Hemsoll provided the introduction to the 2018 J. Paul Getty Museum edition of Georgio Vasari's sixteenth-century The Life of Michelangelo.

== Publications ==

=== Books ===
- D. Hemsoll. Emulating antiquity : renaissance buildings from Brunelleschi to Michelangelo. New Haven: Yale University Press, 2019. Emulating Antiquity was shortlisted for the Alice Davis Hitchcock Medallion in 2020, and Hemsoll was interviewed by the president of the Society of Architectural Historians of Great Britain, Neil Jackson, on the event of his nomination.
- D. Hemsoll with P. Davies. Renaissance Architecture and Ornament; The Paper Museum of Cassiano dal Pozzo, ser. A, n. 10. Royal Collection with Harvey Miller: London, 2013.
- D. Hemsoll with P. Davies, Michele Sanmicheli. Electa: Milan, 2004.

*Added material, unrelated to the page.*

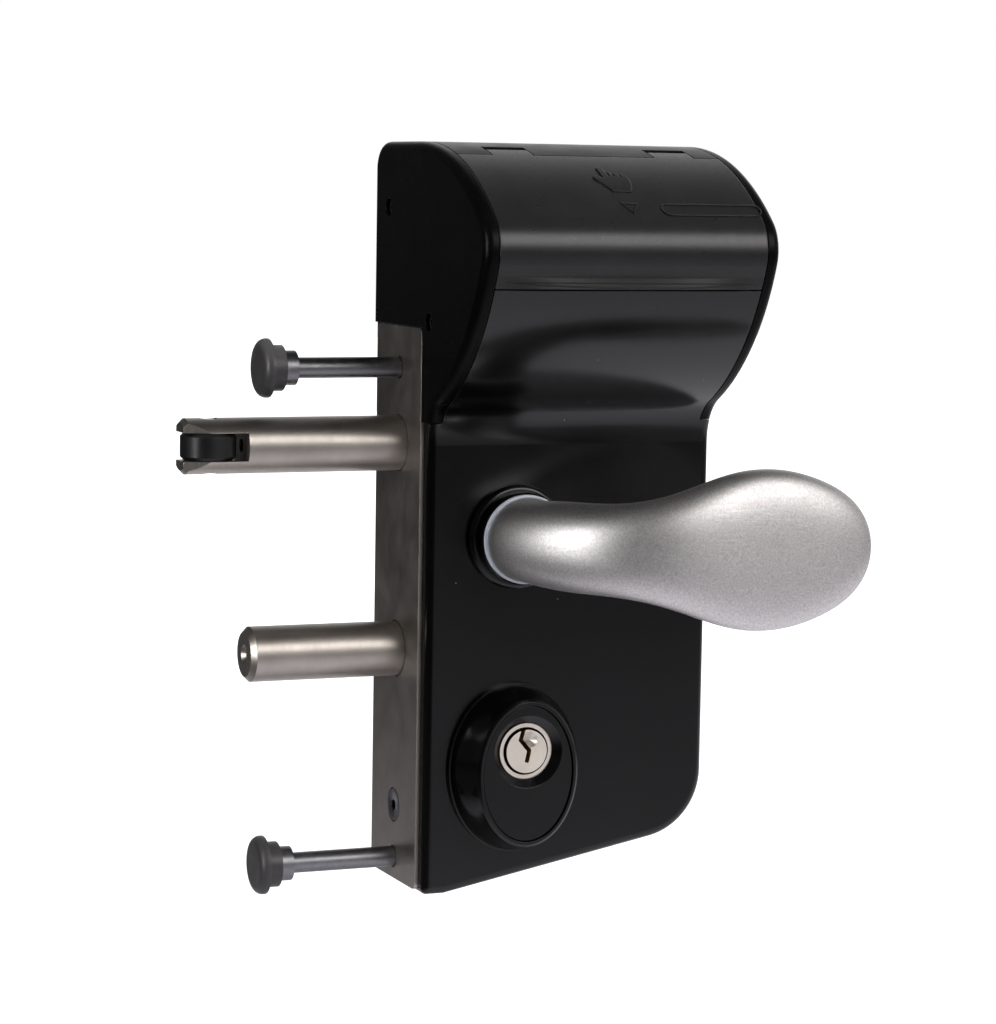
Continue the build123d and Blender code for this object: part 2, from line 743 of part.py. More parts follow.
def latch_carriage():
    """Block behind the rod that the follower's arm draws back."""
    body = block(
        carriage_near, carriage_far, -carriage_half_depth, carriage_half_depth, carriage_bottom, carriage_top
    )
    half_depth = arm_thickness / 2 + gap
    roof = handle_height + arm_length + arm_tip_radius + gap
    body -= block(
        arm_tip_x - pocket_half, arm_tip_x + pocket_half, -half_depth, half_depth, carriage_bottom - 1, roof
    )
    guide_end = case_far - case_wall - latch_stroke - guide_end_room
    return body + rod_x(guide_radius, carriage_far, guide_end, 0, latch_height)


def latch_spring():
    """Return spring between the carriage and the stop in the case."""
    far = case_far - case_wall - spring_stop
    bore = guide_radius + guide_room
    tube = rod_x(bore + latch_spring_wire, carriage_far, far, 0, latch_height)
    return tube - rod_x(bore, carriage_far - 1, far + 1, 0, latch_height)


def follower():
    """Hub on the rear spindle, with the arm that draws the latch."""
    hub = rod_y(hub_radius, -arm_thickness / 2, case_half_depth, lock_x, handle_height)
    tip = rod_y(arm_tip_radius, -arm_thickness / 2, arm_thickness / 2, arm_tip_x, arm_tip_z)
    bar = Box(arm_thickness, arm_thickness, arm_length)
    bar = Pos(lock_x, 0, handle_height) * Rot(0, -arm_rest, 0) * Pos(0, 0, arm_length / 2) * bar
    side = spindle_side + 2 * run
    bore = Pos(lock_x, 0, handle_height) * Box(side, far_away, side)
    return hub + tip + bar - bore


def clutch_hub():
    """Hub of the outer handle, which the code engages with the follower."""
    hub = rod_y(hub_radius, -case_half_depth, -arm_thickness / 2 - gap, lock_x, handle_height)
    side = spindle_side + 2 * run
    return hub - Pos(lock_x, 0, handle_height) * Box(side, far_away, side)


def spindle(y0, y1):
    half = spindle_side / 2
    return block(lock_x - half, lock_x + half, y0, y1, handle_height - half, handle_height + half)


def spindle_front():
    return spindle(-spindle_reach, -arm_thickness / 2 - gap)


def spindle_rear():
    return spindle(-arm_thickness / 2, spindle_reach)


def oval(half_height, half_thickness, squareness):
    """Superellipse drawn as one closed curve."""
    points = []
    for step in range(section_points):
        turn = 2 * pi * step / section_points
        power = 2 / squareness
        height = copysign(abs(cos(turn)) ** power, cos(turn)) * half_height
        depth = copysign(abs(sin(turn)) ** power, sin(turn)) * half_thickness
        points.append((height, depth))
    return make_face(Spline(*points, periodic=True))


def lever_plane(x, y, heading):
    """Plane across the lever's path, heading in degrees from straight out towards +X."""
    along = (sin(radians(heading)), -cos(radians(heading)), 0)
    return Plane(origin=(x, y, handle_height), x_dir=(0, 0, 1), z_dir=along)


def handle_front():
    """Cast lever: round neck, one long bend and a broad drop-shaped grip."""
    start = -handle_base
    centre_x = lock_x + bend_radius
    sections = [lever_plane(lock_x, start, 0) * oval(neck_radius, neck_radius, 2.0)]
    for heading, height, thickness, squareness in bend_sections:
        x = centre_x - bend_radius * cos(radians(heading))
        y = start - bend_radius * sin(radians(heading))
        sections.append(lever_plane(x, y, heading) * oval(height, thickness, squareness))
    for along, height, thickness, squareness in grip_sections:
        plane = lever_plane(centre_x + along, start - bend_radius, 90)
        sections.append(plane * oval(height, thickness, squareness))
    lever = loft(sections)
    lever += rod_y(handle_bore_radius, start - 2, -body_half_depth - gap, lock_x, handle_height)
    side = spindle_side + 2 * run
    half = side / 2
    low = handle_height - half
    return lever - block(lock_x - half, lock_x + half, -spindle_reach - gap, far_away, low, low + side)


def handle_rosette_front():
    """Stepped collar under the handle."""
    y0 = -body_half_depth - handle_rosette_depth
    step_y = -body_half_depth - handle_rosette_foot
    foot = rod_y(handle_rosette_radius, step_y, -body_half_depth, lock_x, handle_height)
    foot = fillet(foot.edges().sort_by(Axis.Y)[0], handle_rosette_rounding)
    collar = rod_y(ring_radius + handle_collar_chamfer, y0, step_y, lock_x, handle_height)
    collar = chamfer(collar.edges().sort_by(Axis.Y)[0], handle_collar_chamfer)
    bore = rod_y(handle_bore_radius + run, -far_away, far_away, lock_x, handle_height)
    return foot + collar - bore


def handle_ring_front():
    y0 = -body_half_depth - handle_rosette_depth
    ring = rod_y(ring_radius, y0 - ring_depth, y0, lock_x, handle_height)
    return ring - rod_y(handle_bore_radius + run, -far_away, far_away, lock_x, handle_height)


def ellipse_y(half_width, half_height, y):
    """Upright ellipse in a plane across Y."""
    return Plane(origin=(lock_x, y, rosette_height), x_dir=(1, 0, 0), z_dir=(0, -1, 0)) * Ellipse(
        half_width, half_height
    )


def cylinder_rosette_front():
    """Oval security collar: thin foot, full rounded flank and a raised rim."""
    base_y = -body_half_depth
    face_y = base_y - rosette_depth
    foot = extrude(ellipse_y(*rosette_base, base_y), amount=rosette_foot)
    foot_y = base_y - rosette_foot
    flank = [ellipse_y(rosette_base[0] - rosette_ledge, rosette_base[1] - rosette_ledge, foot_y)]
    for share, swell in rosette_flank:
        half_width = rosette_face[0] + (rosette_base[0] - rosette_face[0]) * swell
        half_height = rosette_face[1] + (rosette_base[1] - rosette_face[1]) * swell
        flank.append(ellipse_y(half_width, half_height, base_y - rosette_depth * share))
    body = loft(flank)
    body = chamfer(body.faces().sort_by(Axis.Y)[0].edges(), rosette_edge)
    hole = ellipse_y(rosette_face[0] - rosette_rim, rosette_face[1] - rosette_rim, face_y - 1)
    return foot + body - extrude(hole, amount=-rosette_depth - 2)


def cylinder_plate_front():
    """Cover plate inside the oval collar, round hole over the cylinder's head."""
    face_y = -body_half_depth - rosette_depth + rosette_plate_sink
    size = (rosette_face[0] - rosette_rim - gap, rosette_face[1] - rosette_rim - gap)
    plate = extrude(ellipse_y(*size, face_y), amount=face_y + body_half_depth)
    plate -= cylinder_profile(gap, -cylinder_half_length - gap, 0)
    mouth = cylinder_radius - rosette_mouth_lip
    plate -= rod_y(mouth, -far_away, 0, lock_x, cylinder_height)
    depth = -face_y - cylinder_half_length - gap
    sink = Cone(mouth, mouth + rosette_mouth_flare, depth)
    return plate - Pos(lock_x, face_y + depth / 2, cylinder_height) * Rot(90, 0, 0) * sink


def cylinder_body():
    """Double cylinder housing, cut away in the middle for the cam."""
    body = cylinder_profile(0, -cylinder_half_length, cylinder_half_length)
    clear = cam_half_width + gap
    body -= block(
        lock_x - far_away, lock_x + far_away, -clear, clear, cylinder_height - cam_radius - gap, far_away
    )
    body -= rod_y(plug_radius + run, -far_away, far_away, lock_x, cylinder_height)
    relief_start = cylinder_half_length - plug_relief_depth
    relief = rod_y(plug_radius + plug_relief, relief_start, far_away, lock_x, cylinder_height)
    body -= relief + mirror(relief, about=Plane.XZ)
    return body - rod_x(cylinder_screw_radius + run, 0, lock_x, 0, cylinder_height - cam_screw_drop)


def keyway(y0, y1):
    """Winding slot for a profiled key, from the top of the plug to below its axis."""
    slot = []
    for (x0, z0), (x1, z1) in zip(keyway_line, keyway_line[1:]):
        length = sqrt((x1 - x0) ** 2 + (z1 - z0) ** 2)
        lean = degrees(atan2(x1 - x0, z1 - z0))
        middle = Pos(lock_x + (x0 + x1) / 2, (y0 + y1) / 2, cylinder_height + (z0 + z1) / 2)
        slot.append(middle * Rot(0, lean, 0) * Box(keyway_width, y1 - y0, length + keyway_width / 2))
    return Part() + slot


def cylinder_plug_front():
    face = -cylinder_half_length - plug_lead
    plug = rod_y(plug_radius, face, -cam_half_width, lock_x, cylinder_height)
    return plug - keyway(face - 1, face + keyway_length)


def cylinder_cam():
    """Ring with one nose, which throws the deadbolt."""
    ring = rod_y(plug_radius + cam_ring_wall, -cam_half_width, cam_half_width, lock_x, cylinder_height)
    half = cam_nose_half_width
    nose = block(
        lock_x - half, lock_x + half, -cam_half_width + 1, cam_half_width - 1,
        cylinder_height, cylinder_height + cam_radius,
    )
    tip = rod_y(cam_radius, -cam_half_width, cam_half_width, lock_x, cylinder_height)
    return ring + (nose & tip)


def cylinder_screw():
    """Countersunk screw through the mounting plate into the cylinder's web."""
    height = cylinder_height - cam_screw_drop
    shank = rod_x(cylinder_screw_radius, plate_thickness / 2, lock_x - cylinder_screw_end, 0, height)
    head = Cone(cylinder_screw_head_radius, cylinder_screw_neck_radius, plate_thickness)
    return shank + Pos(plate_thickness / 2, 0, height) * Rot(0, 90, 0) * head


def deadbolt():
    rod = rod_x(rod_radius, -deadbolt_reach, deadbolt_back, 0, deadbolt_height)
    rod = chamfer(rod.edges().sort_by(Axis.X)[0], deadbolt_chamfer)
    end = deadbolt_hole_depth - deadbolt_reach
    rod -= rod_x(deadbolt_hole_radius, -deadbolt_reach - 1, end, 0, deadbolt_height)
    mouth = rod.edges().filter_by(GeomType.CIRCLE).group_by(Axis.X)[0].sort_by(SortBy.RADIUS)[0]
    return chamfer(mouth, deadbolt_hole_sink)


def deadbolt_carriage():
    half = carriage_half_depth
    end = deadbolt_back + deadbolt_block_length
    body = block(deadbolt_back, end, -half, half, deadbolt_height - rod_radius, deadbolt_height + rod_radius)
    notch_far = end - deadbolt_block_end
    floor = deadbolt_height - rod_radius
    notch_near = notch_far - deadbolt_notch_width
    return body - block(notch_near, notch_far, -half - 1, half + 1, floor - 1, floor + deadbolt_notch_depth)


def fixing_bolts():
    """Two socket-head bolts that clamp the lock to its support."""
    bolts = []
    for height in (fixing_half_pitch, -fixing_half_pitch):
        head_end = -grip + fixing_head_depth
        head = rod_x(fixing_head_radius, head_end, head_end + fixing_head_length, 0, height)
        hexagon = extrude(RegularPolygon(socket_radius, 6), amount=socket_depth)
        socket = Pos(head_end, 0, height) * Rot(0, 90, 0) * hexagon
        shank = rod_x(fixing_radius, head_end + fixing_head_length, plate_thickness + nut_length, 0, height)
        bolts.append(head + shank - socket)
    return Compound(bolts)


def fixing_caps():
    """Mushroom caps that cover the bolt heads."""
    caps = []
    skirt = fixing_head_radius + gap
    for height in (fixing_half_pitch, -fixing_half_pitch):
        cap = rod_x(cap_radius, -grip - cap_thickness, -grip, 0, height)
        cap = fillet(cap.edges().sort_by(Axis.X)[0], cap_rounding)
        cap += rod_x(skirt + cap_skirt_wall, -grip, -grip + cap_skirt_length, 0, height)
        cap -= rod_x(skirt, -grip + fixing_head_depth, far_away, 0, height)
        caps.append(cap)
    return Compound(caps)


def fixing_nuts():
    """Rivet nuts behind the mounting plate."""
    nuts = []
    for height in (fixing_half_pitch, -fixing_half_pitch):
        nut = rod_x(nut_radius, plate_thickness, plate_thickness + nut_length, 0, height)
        nuts.append(nut - rod_x(fixing_radius + run, 0, far_away, 0, height))
    return Compound(nuts)


def cover_screws():
    """Cylinder-head screws from the rear cover into bosses of the front cover."""
    screws = []
    head_seat = body_half_depth - screw_head_sink - screw_head_length
    for x, z in screw_places():
        head = rod_y(screw_head_radius, head_seat, head_seat + screw_head_length, x, z)
        screws.append(head + rod_y(screw_radius - run, gap - screw_length, head_seat, x, z))
    return Compound(screws)


nodes = {
    "mounting_plate": mounting_plate(),
    "lock_case": lock_case(),
    "case_lid": case_lid(),
    "front_cover": front_cover(),
    "rear_cover": rear_cover(),
    "cheek_left": cheek_left(),
    "cheek_right": cheek_right(),
    "cheek_screws": cheek_screws(),
    "hinge_bridge": hinge_bridge(),
    "flap": flap(),
    "hinge_pins": hinge_pins(),
    "keypad_panel": keypad_panel(),
    "code_chamber": code_chamber(),
    "button_springs": button_springs(),
    "handle_front": handle_front(),
    "handle_ring_front": handle_ring_front(),
    "handle_rosette_front": handle_rosette_front(),
    "spindle_front": spindle_front(),
    "clutch_hub": clutch_hub(),
    "spindle_rear": spindle_rear(),
    "follower": follower(),
    "latch_fork": latch_fork(),
    "latch_adjuster": latch_adjuster(),
    "latch_roller": latch_roller(),
    "latch_roller_pin": latch_roller_pin(),
    "latch_carriage": latch_carriage(),
    "latch_spring": latch_spring(),
    "deadbolt": deadbolt(),
    "deadbolt_carriage": deadbolt_carriage(),
    "rod_bushes": rod_bushes(),
    "cylinder_body": cylinder_body(),
    "cylinder_plug_front": cylinder_plug_front(),
    "cylinder_cam": cylinder_cam(),
    "cylinder_screw": cylinder_screw(),
    "cylinder_rosette_front": cylinder_rosette_front(),
    "cylinder_plate_front": cylinder_plate_front(),
    "fixing_bolts": fixing_bolts(),
    "fixing_caps": fixing_caps(),
    "fixing_nuts": fixing_nuts(),
    "cover_screws": cover_screws(),
}

# Pieces that repeat on the rear, mirrored in the rod plane
mirrored = ("handle", "handle_ring", "handle_rosette", "cylinder_plug", "cylinder_rosette", "cylinder_plate")
for piece in mirrored:
    nodes[piece + "_rear"] = mirror(nodes[piece + "_front"], about=Plane.XZ)

for number, (across, up) in enumerate(key_places(), start=1):
    nodes["button_" + str(number)] = button(across, up)

for name, shape in nodes.items():
    export_step(shape, os.path.join("parts", name + ".step"))
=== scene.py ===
import json
import math
import bmesh
import bpy
from mathutils import Matrix, Vector
from mathutils.bvhtree import BVHTree


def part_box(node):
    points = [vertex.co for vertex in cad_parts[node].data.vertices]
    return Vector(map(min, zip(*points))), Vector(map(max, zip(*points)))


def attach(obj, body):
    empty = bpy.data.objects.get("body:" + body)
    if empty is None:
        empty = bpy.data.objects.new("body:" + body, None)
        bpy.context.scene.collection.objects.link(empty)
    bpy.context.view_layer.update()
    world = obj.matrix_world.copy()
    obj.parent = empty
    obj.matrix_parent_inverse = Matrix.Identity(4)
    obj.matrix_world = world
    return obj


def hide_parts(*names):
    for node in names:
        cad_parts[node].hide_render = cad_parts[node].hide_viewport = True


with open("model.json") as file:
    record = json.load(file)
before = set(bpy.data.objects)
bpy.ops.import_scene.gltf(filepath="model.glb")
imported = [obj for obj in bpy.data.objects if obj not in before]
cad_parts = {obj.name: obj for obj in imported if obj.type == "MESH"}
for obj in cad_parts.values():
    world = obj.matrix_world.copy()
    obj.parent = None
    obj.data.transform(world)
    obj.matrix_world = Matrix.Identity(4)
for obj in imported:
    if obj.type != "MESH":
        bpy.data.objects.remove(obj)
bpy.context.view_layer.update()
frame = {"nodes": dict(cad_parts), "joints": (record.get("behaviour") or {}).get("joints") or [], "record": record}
nodes = frame["nodes"]
joints = {joint["name"]: joint for joint in frame["joints"]}
slots = {entry["node"]: entry["material_slot"] for entry in frame["record"]["subparts"]}
scene = bpy.context.scene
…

=== Select journal articles and contributions to edited volumes ===
- D. Hemsoll. ‘Palladio’s architectural orders, from practice to theory.’ Architectural History 58 (2015), 1-54.
- D. Hemsoll. ‘Michelangelo’s St Peter’s and a neglected early drawing.’ In Artistic Practices and Cultural Transfer in Early Modern Italy; Essays in Honour of Deborah Howard, edited by N. Avcioğlu and A. Sherman. Ashgate: Farnham, 2015.
- D. Hemsoll. ‘Consonance, incoherence and obscurity: rhetorical idealism in the centrally-planned church schemes of Sebastiano Serlio.’ In The Gordian Knot, Studi offerti a Richard Schofield, edited by M.  Basso, et al. Campisano Editore: Rome, 2014.
- D. Hemsoll. ‘Imitation as a creative vehicle in Michelangelo’s art and architecture.' In Architecture and Interpretation: Essays for Eric Fernie, edited by in J.A. Franklin, R.A. Heslop and C. Stevenson. Boydell Press: Woodbridge, 2012.
- D. Hemsoll. ‘The conception and design of Michelangelo’s Sistine Chapel ceiling: “wishing just to shed a little upon the whole rather than mentioning the parts.”’ In Rethinking the High Renaissance: the Culture of the Visual Arts in Early Sixteenth-Century Rome, edited by J. Burke. Ashgate: Farnham, 2012.
- D. Hemsoll. ‘Raphael’s new architectural agenda.' In Imitation, Representation and Printing in the Italian Renaissance (Early Modern and Modern Studies, vol. 3), edited by R. Eriksen and M. Malmanger. Fabrizio Serra Editore: Pisa-Roma, 2009.
- D. Hemsoll. ‘The Laurentian Library and Michelangelo’s architectural method’, Journal of the Warburg and Courtauld Institutes 66 (2003), 29-62
- D. Hemsoll. ‘A question of language: Raphael, Michelangelo and the art of architectural imitation.' In Raising the Eyebrow: John Onians and World Art Studies, an album amicorum in his honour, BAR International Series 996, edited by L. Golden. Archeopress: Oxford, 2001.
- D. Hemsoll. ‘Simone Martini’s St John the Evangelist re-examined: a panel from an early portable triptych.' Apollo 147 (1998), 3-10.
- D. Hemsoll. ‘Beauty as an aesthetic and artistic ideal in late fifteenth-century Florence.’ In Concepts of Beauty in Renaissance Art, edited by F. Ames-Lewis and M. Rogers. Ashgate: Aldershot, 1998.
- D. Hemsoll with P. Davies. ‘Sanmicheli through British Eyes.' In English Architecture Public and Private, edited by J. Bold and E. Chaney. Hambledon Press: London, 1993.
- D. Hemsoll. ‘The Architecture of Nero’s Golden House.' In Architecture and Architectural Sculpture in the Roman Empire, edited by M. Henig. Oxford University Committee for Archaeology (Monograph 29): Oxford, 1990.
- D. Hemsoll. ‘Reconstructing the octagonal dining room of Nero’s Golden House.' Architectural History 32 (1989), 1-17.
- D. Hemsoll with Paul Godfrey, 'The Pantheon: temple or rotunda?', in Pagan Gods and Shrines of the Roman Empire, edited by Martin Henig, Oxford, 1986.
- D. Hemsoll with P. Davies and M. Wilson Jones. ‘The Pantheon: triumph of Rome or triumph of compromise?’ Art History 10 (1987), 133-53.
- D. Hemsoll with P. Davies. ‘Renaissance balusters and the Antique.' Architectural History 26 (1983), 1-23.

=== Photography ===
Photographs contributed by David Hemsoll to the Conway Library are currently being digitised by the Courtauld Institute of Art, as part of the Courtauld Connects project.